Born in 1970 in Lexington, Kentucky USA
Lives and Works in Los Angeles
Brian Wills is the kind of artist we do like at be-Art. Although he was successful as an engineer he realized his life was not consistent with that which he had dreamed so he took the plunge into what he always liked, to be an artist. To reach that goal he didn’t take the easiest path because he chose a constrain technique which is to wrap thread around panels. Within the rigorous of that constrain he finds limitless possibilities of colors, backgrounds, composition, size and format. The result is astonishing. BCh
Warning: Like for painting on canvas the Internet gives just a partial idea of the art.
Brian Wills Interview by Beatrice Chassepot
BCh: Could you explain your technique for our readers who don’t see pretty well on the Internet
Brian Wills: The technique involves the wrapping of thread around the panel. There are thousands of individual threads wrapped together to create one individual field of color. Those composited together create not only color comparisons, but also build up texture on the surface of the painting. That, combined with painted back grounds, creates layers of texture, motion, color, and depth.
BCh: You’re 100% American and your work looks like the one I saw in Switzerland: ultra minimalist. Where does it come from?
Brian Wills: There is a certain need for order in my work. I try to combine many different elements into a single work without their individual presence being obvious. That is, I hope the layers of the materials reveal themselves slowly. With this in mind, I believe there is an inherent singularity to surfaces. Minimal in both concept and aesthetic.
BCh: You have a singular career path, can you tell us
Brian Wills: I don’t come from a traditional art background.
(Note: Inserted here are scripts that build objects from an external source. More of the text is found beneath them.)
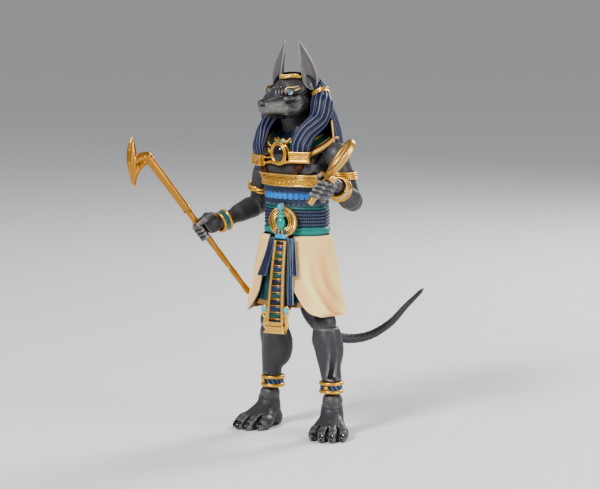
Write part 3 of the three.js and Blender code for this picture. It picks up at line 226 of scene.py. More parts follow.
def waves(p, size, seed=0):
    """A soft random field of about -1 to 1, with lumps of the given size."""
    rng = np.random.default_rng(seed)
    total = 0
    for _ in range(6):
        k = unit(rng.normal(size=3)) * 2 * math.pi / size * rng.uniform(0.7, 1.4)
        total = total + np.sin(p @ k + rng.uniform(0, 6.28))
    return total / 2.6


# Meshes: (points, faces), where faces is a list of arrays of quads or triangles.
BLOCK = 8
# How far from the surface, in blocks, a block's middle may be if its points are read.
BLOCK_REACH = 1.25
BATCH = 800


def grid_points(counts):
    return np.stack(np.meshgrid(*[np.arange(k) for k in counts], indexing="ij"), -1).reshape(-1, 3)


def nets(form, lo, hi, cell, steps=2):
    """The surface of a form inside a box, as quads."""
    lo, hi = np.array(lo, float), np.array(hi, float)
    n = np.ceil((hi - lo) / cell / BLOCK).astype(int) * BLOCK
    blocks = grid_points(n // BLOCK)
    coarse = form(lo + (blocks * BLOCK + (BLOCK - 1) / 2) * cell)
    field = np.repeat(np.repeat(np.repeat(coarse.reshape(n // BLOCK), BLOCK, 0), BLOCK, 1), BLOCK, 2)
    # Only blocks near the surface are read at each of their points.
    close = blocks[np.abs(coarse) < BLOCK * cell * BLOCK_REACH]
    for part in np.array_split(close, max(1, len(close) // BATCH)):
        at = (part[:, None] * BLOCK + grid_points([BLOCK] * 3)[None]).reshape(-1, 3)
        field[at[:, 0], at[:, 1], at[:, 2]] = form(lo + at * cell)
    field[[0, -1]] = field[:, [0, -1]] = field[:, :, [0, -1]] = 1
    # Each cell that the surface crosses gets one point, at the mean of the crossings on its edges.
    solid = field < 0
    corners = [(i, j, k) for i in (0, 1) for j in (0, 1) for k in (0, 1)]

    def at_corner(a, c):
        return a[tuple(slice(k, size - 1 + k) for k, size in zip(c, a.shape))]

    count = sum(at_corner(solid, c).astype(np.int8) for c in corners)
    active = (count > 0) & (count < 8)
    cells = np.argwhere(active)
    index = np.full(active.shape, -1)
    index[active] = np.arange(len(cells))
    total, hits = np.zeros((len(cells), 3)), np.zeros(len(cells))
    value = {c: at_corner(field, c)[active] for c in corners}
    for a in corners:
        for axis in range(3):
            if a[axis]:
                continue
            b = tuple(1 if i == axis else a[i] for i in range(3))
            da, db = value[a], value[b]
            cross = (da < 0) != (db < 0)
            t = np.where(cross, da / np.where(cross, da - db, 1), 0)
            point = np.array(a, float) + t[:, None] * (np.array(b) - np.array(a))
            total += np.where(cross[:, None], point, 0)
            hits += cross
    points = lo + (cells + total / hits[:, None]) * cell
    # Each step along an axis that crosses the surface gets one quad, between four cells.
    faces = []
    step = np.eye(3, dtype=int)
    look = lambda q: index[q[:, 0], q[:, 1], q[:, 2]]
    for axis, u, w in ((0, 1, 2), (1, 2, 0), (2, 0, 1)):
        at = np.argwhere(np.diff(solid, axis=axis))
        at = at[(at[:, u] > 0) & (at[:, w] > 0)]
        quad = np.stack([look(at), look(at - step[u]), look(at - step[u] - step[w]), look(at - step[w])], -1)
        hollow = ~solid[at[:, 0], at[:, 1], at[:, 2]]
        quad[hollow] = quad[hollow][:, ::-1]
        faces.append(quad)
    for _ in range(steps):
        points = settle(form, points, cell * 0.25)
    return points, [np.concatenate(faces)]


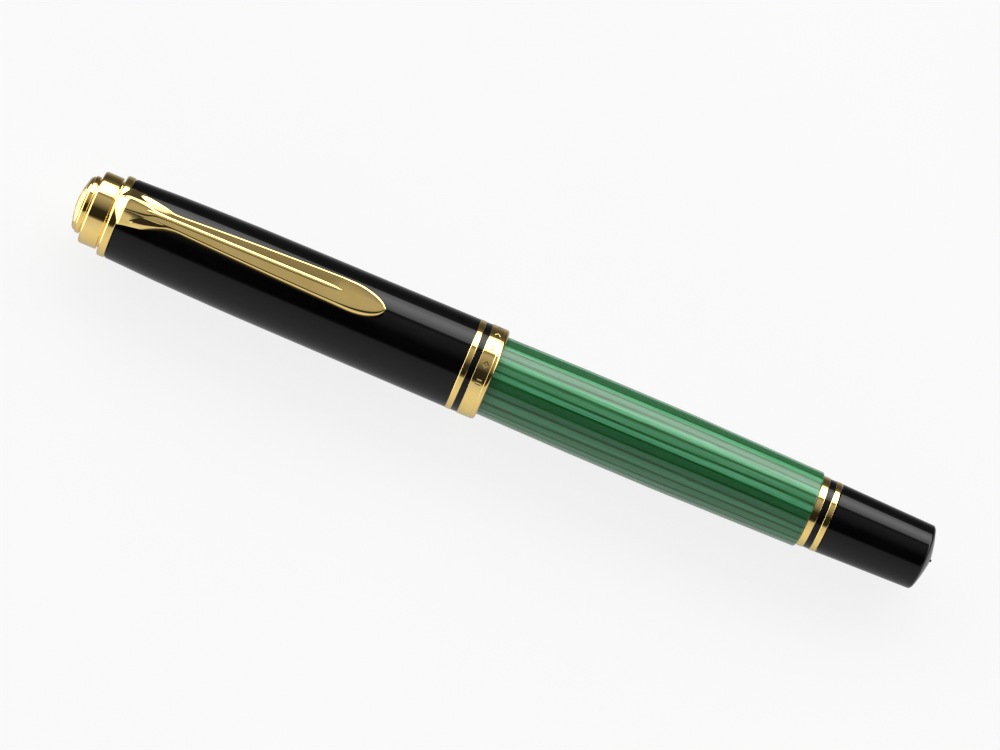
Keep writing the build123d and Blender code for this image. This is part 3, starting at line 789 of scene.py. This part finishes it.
def smooth_table(rows, station):
    """Smooth values between the rows of a table of (station, numbers)."""
    count = len(rows)
    i = min(max(sum(1 for row in rows if row[0] <= station) - 1, 0), count - 2)
    x0, x1 = rows[i][0], rows[i + 1][0]
    t = (station - x0) / (x1 - x0)
    values = []
    for k in range(len(rows[0][1])):
        y0, y1 = rows[i][1][k], rows[i + 1][1][k]
        slope = (y1 - y0) / (x1 - x0)
        before = (y0 - rows[i - 1][1][k]) / (x0 - rows[i - 1][0]) if i > 0 else slope
        after = (rows[i + 2][1][k] - y1) / (rows[i + 2][0] - x1) if i + 2 < count else slope
        m0 = (before + slope) / 2 * (x1 - x0)
        m1 = (slope + after) / 2 * (x1 - x0)
        values.append(
            (2 * t**3 - 3 * t**2 + 1) * y0
            + (t**3 - 2 * t**2 + t) * m0
            + (3 * t**2 - 2 * t**3) * y1
            + (t**3 - t**2) * m1
        )
    return values


def softened(corners, reach=0.045):
    """Open corners, each with a small round in place of its sharp point."""
    rounded = [corners[0]]
    for before, here, after in zip(corners, corners[1:], corners[2:]):
        here = Vector(here)
        back = Vector(before) - here
        on = Vector(after) - here
        start = here + back * min(reach / max(back.length, 1e-6), 0.4)
        end = here + on * min(reach / max(on.length, 1e-6), 0.4)
        rounded += [tuple(start), tuple((start + end + 2 * here) / 4), tuple(end)]
    rounded.append(corners[-1])
    return rounded


def clip_section(station, table):
    """One closed ring round the clip: centre line, face, edges, foot and underside."""
    values = smooth_table(table, station)
    under = values[-1]
    corners = [(values[2 * k], values[2 * k + 1]) for k in range(6)]
    face_edge, face = corners[0]
    foot_across, foot = corners[-1]
    rise = 0.1 * clamp((station - 10.6) / 1.2) * clamp((CENTRE_LINE_END - station) / 0.4)
    line = min(0.15, face_edge * 0.8)
    beam_edge, beam = corners[1]
    drop = face - beam
    step_width = min(0.45 * (beam_edge - face_edge), max(2 * drop, 0.03))
    half = [(0, face + rise), (line * 0.4, face + rise), (line, face)]
    half += [corners[0], (face_edge + step_width, face - 0.92 * drop)]
    half += corners[1:] + [(foot_across - 0.14, foot - 0.06), (foot_across * 0.5, under)]
    half = softened(half)
    right = [point(station, across, height) for across, height in half]
    left = [point(station, -across, height) for across, height in reversed(half[1:])]
    return right + [point(station, 0, under)] + left


def clip_body():
    """The whole clip as one pressed piece."""
    blade_stations = [HEAD_END] + [18 + 2 * i for i in range(12)] + [41.6, CENTRE_LINE_END, 43]
    tip_length = CLIP_TIP - CLIP_BEND
    blade_stations += [CLIP_BEND + tip_length * math.sin(math.pi / 2 * i / 16) for i in range(16)]
    blade_stations.append(CLIP_TIP - 0.004)
    table = []
    for station, corners, under in list(CLIP_HEAD) + [(s, *blade_corners(s)) for s in blade_stations]:
        table.append((station, [n for corner in corners for n in corner] + [under]))
    stations = [CLIP_START + 0.1 * i for i in range(110)]
    stations += [station for station in blade_stations if station > stations[-1] + 0.1]
    sections = [clip_section(station, table) for station in stations]
    return loft_mesh("clip_arm_body", sections, sharp=math.radians(60))


clip = clip_body()
clip.data.materials.append(GOLD)
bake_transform(clip)
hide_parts("clip_arm")

# ---------------------------------------------------------------- CAD pieces that keep their shape
CAD_FINISH = {
    "inner_cap": LINER,
    "finial_stud": STEEL,
    "ink_tube": CLEAR,
    "nib_collar": BLACK,
    "feed": FEED_BLACK,
    "nib": NIB_GOLD,
    "nib_tip": STEEL,
    "piston_guide": BRASS,
    "knob_sleeve": BRASS,
    "knob_stop_ring": BRASS,
    "spindle": BRASS,
    "piston_rod": ROD,
    "piston_seal": SEAL,
}
for name, material in CAD_FINISH.items():
    NODES[name].data.materials.clear()
    NODES[name].data.materials.append(material)

# ---------------------------------------------------------------- floor
FLOOR_HALF = 1.6
floor_corners = [(x * FLOOR_HALF, y * FLOOR_HALF, 0) for x, y in ((-1, -1), (1, -1), (1, 1), (-1, 1))]
floor_mesh = bpy.data.meshes.new("studio_floor")
floor_mesh.from_pydata(floor_corners, [], [(0, 1, 2, 3)])
floor = bpy.data.objects.new("studio_floor", floor_mesh)
bpy.context.scene.collection.objects.link(floor)
paper = Shader("floor_paper")
paper.set(Base_Color=paper.ramp(paper.noise((0.02, 0.02, 0.02)), [(0.3, grey(0.075)), (0.7, grey(0.08))]))
paper.set(Roughness=0.9, Specular_IOR_Level=0.0)
paper.set(Emission_Color=(1, 1, 1, 1), Emission_Strength=0.84)
floor_mesh.materials.append(paper.material)
floor.visible_glossy = False

# ---------------------------------------------------------------- light
# brightness round the pen, by the angle from straight up towards +Y, in degrees: (angle, level)
ROOM = (
    (-180, 0.5),
    (-150, 0.62),
    (-118, 0.78),
    (-95, 0.85),
    (-70, 0.76),
    (-54, 0.64),
    (-50, 0.12),
    (-45, 0.02),
    (-20, 0.03),
    (-12, 0.12),
    (0, 0.29),
    (20, 0.49),
    (25, 0.29),
    (29, 0.12),
    (32, 2.8),
    (40, 4.0),
    (50, 5.4),
    (58, 5.4),
    (66, 3.8),
    (73.5, 2.9),
    (76, 0.2),
    (90, 0.07),
    (105, 0.08),
    (118, 0.16),
    (135, 0.42),
    (160, 0.5),
)
ROOM_STRENGTH = 6.0
END_BOX_LEVEL = 2.2

world = bpy.data.worlds.new("studio")
bpy.context.scene.world = world
world.use_nodes = True
sky = world.node_tree


def sky_node(kind, inputs=None, **settings):
    """A node of the world, with its inputs set to numbers or joined to other nodes' outputs."""
    node = sky.nodes.new(kind)
    for key, value in settings.items():
        setattr(node, key, value)
    for key, value in (inputs or {}).items():
        if isinstance(value, bpy.types.NodeSocket):
            sky.links.new(value, node.inputs[key])
        else:
            node.inputs[key].default_value = value
    return node


def sky_range(value, low, high, top=1.0):
    """0 where the value is low or beyond, and top where it is high."""
    inputs = {"Value": value, "From Min": low, "From Max": high, "To Max": top}
    return sky_node("ShaderNodeMapRange", inputs).outputs[0]


direction = sky_node("ShaderNodeTexCoord").outputs["Generated"]
parts = sky_node("ShaderNodeSeparateXYZ", {0: direction}).outputs
around = sky_node("ShaderNodeMath", {0: parts["Y"], 1: parts["Z"]}, operation="ARCTAN2").outputs[0]
bands = sky_node("ShaderNodeValToRGB", {"Fac": sky_range(around, -math.pi, math.pi)})
while len(bands.color_ramp.elements) < len(ROOM):
    bands.color_ramp.elements.new(0.5)
for element, (angle, level) in zip(bands.color_ramp.elements, ROOM):
    element.position = (angle + 180) / 360
    element.color = (*grey(level / ROOM_STRENGTH), 1)
# the second softbox fills the directions towards the finial, but for those high on the +Y side
low_side = sky_range(parts["Y"], 0.52, 0.4, END_BOX_LEVEL / ROOM_STRENGTH)
end_box = sky_range(parts["X"], -0.62, -0.74, low_side)
both = sky_node("ShaderNodeMix", data_type="RGBA", blend_type="ADD")
both.inputs["Factor"].default_value = 1.0
sky.links.new(bands.outputs["Color"], both.inputs["A"])
sky.links.new(end_box, both.inputs["B"])
background = sky.nodes["Background"]
background.inputs["Strength"].default_value = ROOM_STRENGTH
sky.links.new(both.outputs["Result"], background.inputs["Color"])

# a lamp over the pen that lights it without showing in its reflections
lamp = bpy.data.lights.new("softbox_top", "AREA")
lamp.shape = "RECTANGLE"
lamp.size, lamp.size_y = 0.9, 0.7
lamp.energy = 1.5
softbox = bpy.data.objects.new("softbox_top", lamp)
softbox.location = (0.1, 0.35, 0.9)
softbox.rotation_euler = (-softbox.location).to_track_quat("-Z", "Y").to_euler()
softbox.visible_glossy = False
bpy.context.scene.collection.objects.link(softbox)

# ---------------------------------------------------------------- camera
PEN_SLOPE = math.radians(22.93)  # of the pen in the picture
CLIP_LEAN = math.radians(20)  # of the view round the pen, away from the clip
AXIS_TILT = math.radians(1.45)  # of the view along the pen
DISTANCE = 0.87
AIM_STATION = 71.5
AIM_RIGHT, AIM_UP = -1.30, 1.13
SENSOR_WIDTH = 36
FOCAL_LENGTH = 204.5

away = Vector(
    (
        -math.sin(AXIS_TILT),
        -math.cos(AXIS_TILT) * math.sin(CLIP_LEAN),
        math.cos(AXIS_TILT) * math.cos(CLIP_LEAN),
    )
)
along = (Vector((1, 0, 0)) - away * away.x).normalized()
upward = away.cross(along)
right = along * math.cos(PEN_SLOPE) + upward * math.sin(PEN_SLOPE)
up = upward * math.cos(PEN_SLOPE) - along * math.sin(PEN_SLOPE)
aim = point(AIM_STATION, 0, 0) + right * AIM_RIGHT * MM + up * AIM_UP * MM
camera_data = bpy.data.cameras.new("camera")
camera_data.sensor_width = SENSOR_WIDTH
camera_data.lens = FOCAL_LENGTH
camera_data.clip_start = 0.01
camera_data.clip_end = 20
camera = bpy.data.objects.new("camera", camera_data)
camera.matrix_world = Matrix.Translation(aim + away * DISTANCE) @ Matrix(
    (
        (right.x, up.x, away.x, 0),
        (right.y, up.y, away.y, 0),
        (right.z, up.z, away.z, 0),
        (0, 0, 0, 1),
    )
)
bpy.context.scene.collection.objects.link(camera)
bpy.context.scene.camera = camera
bpy.context.scene.view_settings.view_transform = "Standard"
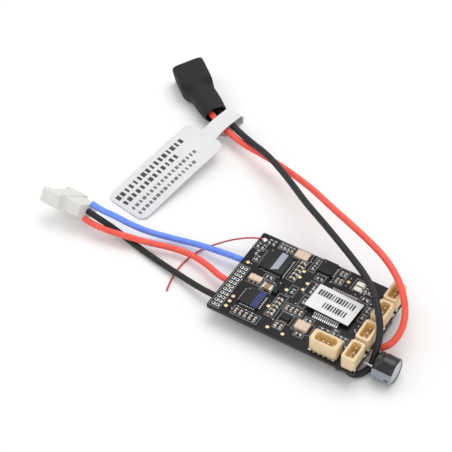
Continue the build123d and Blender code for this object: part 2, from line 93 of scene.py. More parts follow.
def layStage():
    azimuth = math.radians(view["azimuth"])
    elevation = math.radians(view["elevation"])
    back = Vector((
        math.sin(azimuth) * math.cos(elevation),
        -math.cos(azimuth) * math.cos(elevation),
        math.sin(elevation),
    ))
    camera = inScene("camera", bpy.data.cameras.new("camera"))
    camera.data.lens = view["lens"]
    camera.data.sensor_width = 36
    camera.data.clip_start = 0.01
    camera.location = (Vector(view["target"]) + back * view["distance"]) * mm
    camera.rotation_euler = Euler((math.pi / 2 - elevation, 0, azimuth))
    bpy.context.scene.camera = camera

    for name, lamp in lamps.items():
        light = bpy.data.lights.new(name, "AREA")
        light.shape = "DISK"
        light.size = lamp["size"] * mm
        light.energy = lamp["power"]
        lampObject = inScene(name, light)
        lampObject.location = Vector(lamp["place"]) * mm
        aim = Vector(view["target"]) * mm - lampObject.location
        lampObject.rotation_euler = aim.to_track_quat("-Z", "Y").to_euler()

    world = bpy.data.worlds.new("studio")
    world.use_nodes = True
    world.node_tree.nodes["Background"].inputs["Color"].default_value = (1, 1, 1, 1)
    world.node_tree.nodes["Background"].inputs["Strength"].default_value = room["glow"]
    bpy.context.scene.world = world
    bpy.context.scene.view_settings.view_transform = "Standard"

    bpy.ops.mesh.primitive_plane_add(size=room["floorSize"])
    floor = bpy.context.object
    floor.name = "floor"
    paper = bpy.data.materials.new("paleTable")
    paper.use_nodes = True
    shader = paper.node_tree.nodes["Principled BSDF"]
    shader.inputs["Base Color"].default_value = (*[room["floorShade"]] * 3, 1)
    shader.inputs["Roughness"].default_value = room["floorRoughness"]
    floor.data.materials.append(paper)


layStage()
print("stage laid")


# Finishes

def mottled(name, light, dark, grain, rough, bump=0.1, bumpDepth=0.02, metal=0.0, coat=0.0, shine=0.5):
    # uneven colour at the given grain, roughness and relief at a quarter of it, all in millimetres
    finish = bpy.data.materials.new(name)
    finish.use_nodes = True
    tree = finish.node_tree
    shader = tree.nodes["Principled BSDF"]
    place = addNode(tree, "ShaderNodeTexCoord").outputs["Object"]
    patches = addNode(tree, "ShaderNodeTexNoise", {
        "Vector": place, "Scale": 1 / (grain * mm), "Detail": 4.0, "Roughness": 0.6})
    fine = addNode(tree, "ShaderNodeTexNoise", {
        "Vector": place, "Scale": 4 / (grain * mm), "Detail": 3.0, "Roughness": 0.55})
    spread = addNode(tree, "ShaderNodeMapRange", {
        "Value": patches.outputs[0], "From Min": 0.3, "From Max": 0.7})
    colour = addNode(tree, "ShaderNodeMix", {
        0: spread.outputs[0], 6: shade(*dark), 7: shade(*light)}, data_type="RGBA")
    gloss = addNode(tree, "ShaderNodeMapRange", {
        "Value": fine.outputs[0], "To Min": rough[0], "To Max": rough[1]})
    relief = addNode(tree, "ShaderNodeBump", {
        "Height": fine.outputs[0], "Strength": bump, "Distance": bumpDepth * mm})
    tree.links.new(colour.outputs[2], shader.inputs["Base Color"])
    tree.links.new(gloss.outputs[0], shader.inputs["Roughness"])
    tree.links.new(relief.outputs[0], shader.inputs["Normal"])
    shader.inputs["Metallic"].default_value = metal
    shader.inputs["Specular IOR Level"].default_value = shine
    shader.inputs["Coat Weight"].default_value = coat
    shader.inputs["Coat Roughness"].default_value = 0.15
    return finish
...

I studied law and English on a graduate level before making art full-time. With that said, I love the path that I have taken. My studies inform the art that I make and how I make it. I’ve enjoyed the discoveries that I have had to make on my own.
BCh: One day you told me you found something in art you never found before. What is it?
Brian Wills: There is an element of the unknown in art. Without sounding too mysterious, I like the unanswerable questions that good art ask of you. At the same time, I find an incredible sense of completion in making art. The cognitive dissonance is nice.
BCh: Tell us about your relation with time.
Brian Wills: The most obvious relation I have with time is the fact that it takes so much “time” to create the work. I try hard to make things that may appear manufactured (from afar) just by the sheer element that you would not think that a person could or would make sometime so intricate by hand. I hope that it draws the viewer into the work. The thousands of threads, or strokes, or marks that may exist in a work also marks the passing of time. It almost makes them seem ancient.
BCh: To which artist do you feel related to?
Brian Wills: Robert Irwin, James Turrell, John McLaughlin, Gene Davis, Agnes Martin, Bruce Nauman, and Brice Marden among others are all artist that I love and have influenced the way I make art. I very much relate to their technique, form, beauty, and wisdom.